Une autre manifestation de la rigidité chez les autistes est la rigidité alimentaire. Le refus de manger certains aliments est dû principalement à leur hyper sensibilité. Ainsi, il y a beaucoup de produits bannis de leurs repas à cause de la texture, des couleurs, des formes, de l’odeur et de l’aspect visuel. Dans le cas de l’autisme, ce dégoût pour certains aliments devient plutôt une aversion ou leurs aliments préférés deviennent une exigence. Dans le cas de mon fils, la salade est une aversion et les saucisses Frankfurt de la boucherie (et pas n’importe laquelle) une obsession. Les repas à la cantine, dans un restaurant en famille ou chez les amis, sont compliqués. Il faut beaucoup anticiper pour éviter les imprévus et les crises.
La rigidité a des côtés positifs. Par exemple, quelques enfants porteurs d’autisme arrivent à répondre clairement, avec précision et de manière détaillée à une question bien formulée où il n’y a pas d’ambiguïté, s’ils connaissent la réponse. Le langage politiquement correct, ils ne savent pas l’utiliser. Ils mentent difficilement et le sens de phrases ironiques est presque impossible à comprendre (une carrière en politique est fortement déconseillée chez les autistes !). Cela entraînera comme conséquence une mauvaise interprétation des propos de l’enfant par ses interlocuteurs : être « trop honnête », trop « franc-parler » est un défaut apparemment dans notre société.
Un autre regard sur le spectre autistique
Si votre curiosité vous amène à explorer le monde autistique, le spectre, le TSA, Autistan, le monde aspie, je vous invite à découvrir :
Je suis à l’Est ou Voyages en Autistan de Josef Schovanec, un témoignage d’une personne d’Autistan.

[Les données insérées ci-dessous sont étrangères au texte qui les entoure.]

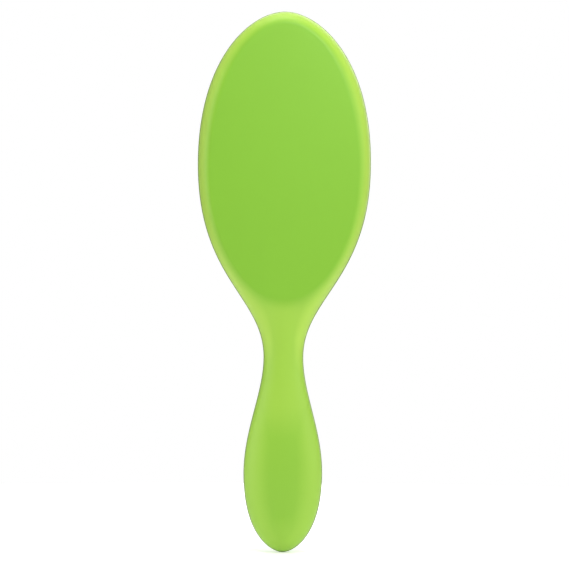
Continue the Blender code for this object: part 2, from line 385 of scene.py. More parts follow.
@dataclass(frozen=True)
class FramePlastic:
    """Dark moulded plastic with a spark-eroded texture."""

    base: Colour = (0.045, 0.045, 0.050, 1)
    scuff: Colour = (0.085, 0.085, 0.090, 1)
    texture_scale: float = 2400
    scuff_scale: float = 120
    texture_depth: float = 0.00003

    def material(self) -> bpy.types.Material:
        """Build the plastic.

        Returns:
            The finished material.
        """
        shader = Shader("frame_plastic")
        texture = shader.noise(self.texture_scale, 3)
        scuffs = shader.noise(self.scuff_scale, 5)
        return shader.surface(
            base_color=shader.blend(scuffs.span(0.55, 0.80), self.base, self.scuff),
            roughness=0.50 + texture * 0.15,
            normal=shader.bump(texture, self.texture_depth, 0.7),
        )


@dataclass(frozen=True)
class OpenCellFoam:
    """Grey foam with open cells of two sizes."""

    base: Colour = (0.34, 0.34, 0.35, 1)
    pit: Colour = (0.10, 0.10, 0.11, 1)
    small_scale: float = 1400
    large_scale: float = 600
    pit_depth: float = 0.0004

    def material(self) -> bpy.types.Material:
        """Build the foam.

        Returns:
            The finished material.
        """
        shader = Shader("foam")
        small = shader.cells(self.small_scale)
        large = shader.cells(self.large_scale)
        pits = small * 0.7 + large * 0.3
        return shader.surface(
            base_color=shader.blend(pits.span(0.15, 0.55), self.base, self.pit),
            roughness=0.95,
            normal=shader.bump(1 - pits, self.pit_depth),
            specular_ior_level=0.2,
        )


@dataclass(frozen=True)
class PressedFibre:
    """Brown card of pressed fibres."""

    base: Colour = (0.36, 0.26, 0.16, 1)
    fibre: Colour = (0.20, 0.135, 0.075, 1)
    fibre_scale: float = 1800
    fibre_depth: float = 0.00006

    def material(self) -> bpy.types.Material:
        """Build the card.

        Returns:
            The finished material.
        """
        shader = Shader("fibre_card")
        along = shader.noise(self.fibre_scale, 4, (1, 1, 0.12))
        across = shader.noise(self.fibre_scale, 4, (0.12, 1, 1))
        fibres = along * 0.5 + across * 0.5
        return shader.surface(
            base_color=shader.blend(fibres.span(0.38, 0.66), self.fibre, self.base),
            roughness=0.85,
            normal=shader.bump(fibres, self.fibre_depth, 0.8),
        )


# ---------------------------------------------------------------------------------------------------------
# Shapes


def ease(share: np.ndarray) -> np.ndarray:
    """Rise from 0 to 1 that starts and ends level, held outside that range.

    Args:
        share: how far along the rise each value is.

    Returns:
        The height of the rise at each of them.
    """
    held = np.clip(share, 0, 1)
    return held * held * (3 - 2 * held)


def stand_up(flat: np.ndarray, depth: np.ndarray | float) -> np.ndarray:
    """Turn points (x, z) and their depths into points (x, y, z)."""
    return np.stack([flat[..., 0], np.broadcast_to(depth, flat.shape[:-1]), flat[..., 1]], axis=-1)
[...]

L’empereur, c’est moi de Hugo Horiot, un témoignage d’une personne dans le spectre.
La différence invisible de Julia Dachez, un témoignage d’une Aspergirl.
Sais-tu pourquoi je saute ? De Naoki Higashida, un témoignage d’un enfant TSA.
Einstein, le sexe et moi de Olivier Liron, un témoignage d’un aspie.
« Atypical », série Netflix sur un jeune adolescent TSA.
« Alistair HParadoxæ », chaîne YouTube de vulgarisation de l’autisme.
Comprendre les personnes autistes de haut niveau de Peter Vermeulen
Éloge des intelligences atypiques de David Gourion et Séverin Leduc
Pour inclure nos enfants porteurs de handicaps dans la société, il n’est pas nécessaire de comprendre. Quelques fois, c’est même impossible. Je pense qu’il suffit d’un peu de tolérance, d’empathie, de bienveillance, de souplesse, d’éviter les jugements, de faire un pas vers l’autre même s’il n’est pas comme nous.